Thursday 11 April 2024, 5.15PM

Speaker(s): David Veevers, Bangor University

This talk seeks to recast the grand narrative of the British Empire’s expansion in the early modern period from one predominantly focused on centrifugal British forces - actors, approaches and ambitions - to one that takes Indigenous and non-European power and resilience as the defining force that shaped the empire’s development.

When we look at early modern maps of the Anglo-British Empire, we consume them as documents depicting the successful realisation of colonial ambitions across the world: vast swathes of pink in North America, the Caribbean, on the littoral of Africa, and, by the closing decades of the 18th century, across the Indian subcontinent. But they also tell us perhaps even more about the frustration and containment of British imperial ambitions in the early modern world. As English colonists, companies, merchants, and officials spread out across the globe from the sixteenth century onwards, they were encountered by powerful, dynamic, ambitious Indigenous and non-European polities and societies. Their containment, accommodation, and of course resistance of the English determined the empire’s expansion in that part of the world.

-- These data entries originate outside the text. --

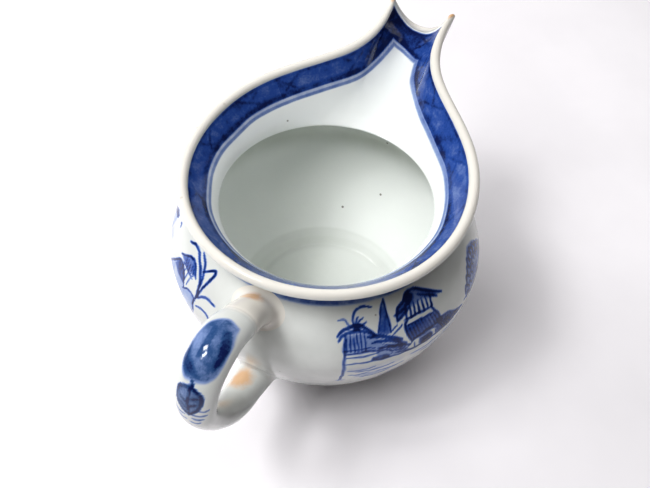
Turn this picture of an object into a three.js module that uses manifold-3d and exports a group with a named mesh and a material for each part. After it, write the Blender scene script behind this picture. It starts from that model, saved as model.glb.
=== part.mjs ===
// A porcelain cream jug: a squat thrown body on a turned foot ring, a flared collar
// drawn out at the front into a long pouring spout with two pointed ears, and a pulled
// strap handle joined to the shoulder and to the lower body.
//
// Millimetres, +Z up. +X points out of the spout, -X towards the handle, and y = 0 is
// the jug's plane of symmetry. The shapes are drawn about the upright axis of the foot
// and body; the finished jug is then moved along X so that the origin, on the table,
// is midway between the handle's outermost bend and the end of the spout.

import * as THREE from 'three';
import { mergeVertices } from 'three/addons/utils/BufferGeometryUtils.js';
import Module from 'manifold-3d';

// ---------------------------------------------------------------- driving dimensions

const footRadius = 28.5;         // outside of the foot ring where it stands
const footWidth = 3.6;           // width of the flat ring that touches the table
const footHeight = 5;            // table to the underside of the base
const footTaper = 1.2;           // how much the ring narrows inside, from table to base

const baseThickness = 3.5;       // underside of the base to the inner floor
const floorInset = 2.5;          // edge of the flat inner floor, inwards from footRadius

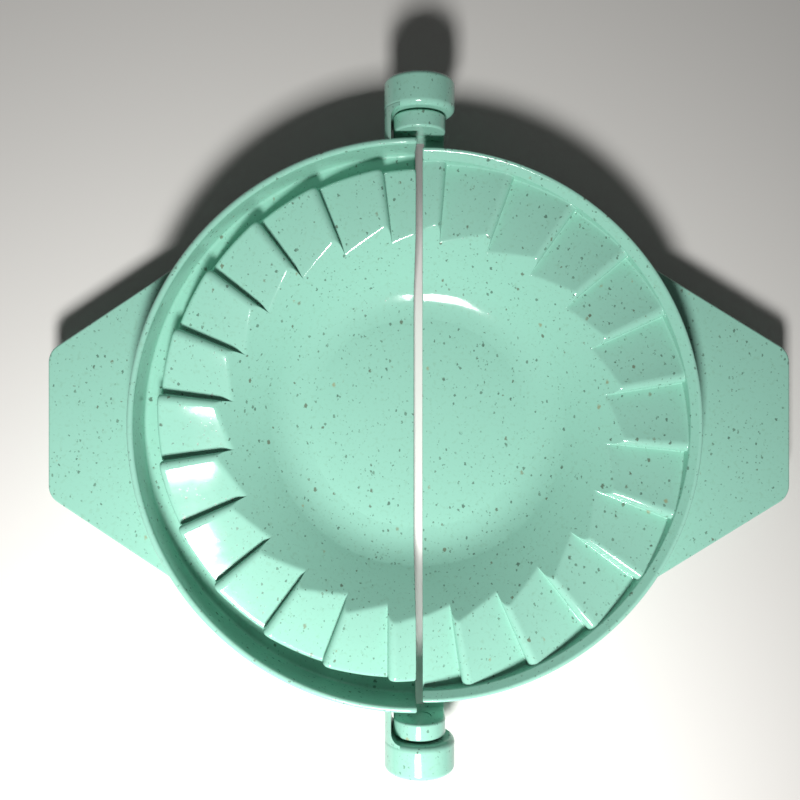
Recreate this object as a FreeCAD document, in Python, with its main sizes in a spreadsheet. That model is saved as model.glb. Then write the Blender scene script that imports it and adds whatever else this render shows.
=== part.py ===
import FreeCAD, Part
import math
import os
import re
import Sketcher

# Hand press for filled dough pockets: two half bowls, each one plastic moulding,
# snapped together at two hinge knuckles. Millimetres and degrees.
# The row frame has +X along the handles, +Y along the hinge line and +Z up,
# with its origin on the table under the middle of the hinge line.
# Each half is drawn about the axis of its own ring, at the height of the hinge line.

doc = FreeCAD.newDocument("press")
sheet = doc.addObject("Spreadsheet::Sheet", "Sizes")

SIZES = {
    # hinge line and seam
    "ring_offset": 0.95,  # from the hinge line to the axis of each ring
    "seam_half_gap": 0.4,  # from the hinge line to each end face at the top, where they are nearest
    "seam_draft": 1.3,  # draft that widens the seam downward, degrees
    # bowl
    "wall": 1.9,  # general wall of the mouldings
    "floor_depth": 10.8,  # bowl floor below the hinge line
    "side_angle": 41.0,  # slope of the bowl's side, degrees
    "floor_round": 10.0,  # radius between floor and side
    "mouth_radius": 36.0,  # where the tooth tops meet the bowl's side
    # crimping teeth
    "tooth_length": 8.6,  # from the mouth to the crown's outer wall
    "tooth_rise": 2.7,  # from root to tip
    "dough_gap": 1.7,  # dough left between the closed teeth
    "tooth_pitch": 15.2,  # degrees
    "tooth_count": 11,  # whole teeth that repeat along a half
    "first_cliff": 5.8,  # first step from the end face of the channelled half, degrees
    "tooth_bevel": 0.8,  # along the tips
    "core_ceiling": 1.9,  # plastic left over the hollows under the teeth
    "core_inner_land": 0.8,  # flat left between the bowl and the hollows
    "core_rib": 1.9,  # wall left between two hollows
    # channelled half: toothed crown, channel and guard wall
    "crown_wall": 1.6,
    "guard_wall": 1.1,
    "guard_height": 3.5,  # above the hinge line
    "guard_bevel": 0.3,
    # rimmed half: cutting rim that drops into the channel
    "rim_clearance": 0.35,  # to the guard wall
    "crown_clearance": 1.0,  # from the rim to the crown
    "rim_wall": 1.75,
    "rim_height": 2.4,  # above the hinge line
    "rim_tip_gap": 1.3,  # to the channel's floor when shut
    "rim_bevel": 0.3,
    # handles
    "handle_length": 16.25,  # from the guard wall to the tip
    "handle_tip_half": 12.9,
    "handle_root_angle": 41.6,  # to each side of the middle, seen from the ring's axis, degrees
    "handle_thickness": 2.0,
    "handle_clearance": 0.7,  # to the other half's guard wall when shut
    "handle_corner": 3.5,
    "handle_bevel": 0.3,
    "handle_rib_wall": 1.6,
    "handle_rib_depth": 2.2,
    "handle_rib_half_spacing": 9.0,
    "handle_rib_end": 5.0,  # from the rib's end to the handle's tip
    # hinge knuckles
    "knuckle_radius": 6.1,  # outer knuckle, with the pin
    "knuckle_length": 5.7,
    "knuckle_bevel": 0.7,
    "knuckle_inner_bevel": 0.4,
    "lug_radius": 4.5,  # inner lug, with the hole
    "lug_wall": 2.9,
    "lug_bevel": 0.3,
    "lug_standoff": 1.5,  # from the guard wall to the lug
    "lug_gap": 0.4,  # from the lug to the knuckle and to its arm
    "pin_radius": 2.0,
    "pin_clearance": 0.05,
    "pin_short": 0.5,  # how far the pin ends inside the lug
    "pin_lead": 0.5,
    "web_wall": 2.0,
    # cutting tools run past the plastic by this much
    "overrun": 3.0,
    # depth to which joined features sink into each other
    "bite": 0.6,
}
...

As such, the lack of imperial pink in East Asia in the early modern period is a testament to the power of the Tokugawa Shoguns, the competitiveness of the Chinese diaspora, and the power of the King of Banten, all of whom either limited, outmanoeuvred, or even expelled the English from their jurisdictions. Even in those regions where colonialism proved successful – in Ireland, Tsenacomoco (Virginia), or the Kalinago islands of the Lesser Antilles in the Caribbean – the resilience of Indigenous political and economic structures, as well as the durability of cultural systems, defied English hegemony for sometimes a century or more. In India, the power of the Mughals forced the East India Company to participate in and maintain the culture and ideologies of Mughal sovereignty, even as they sought to subjugate it.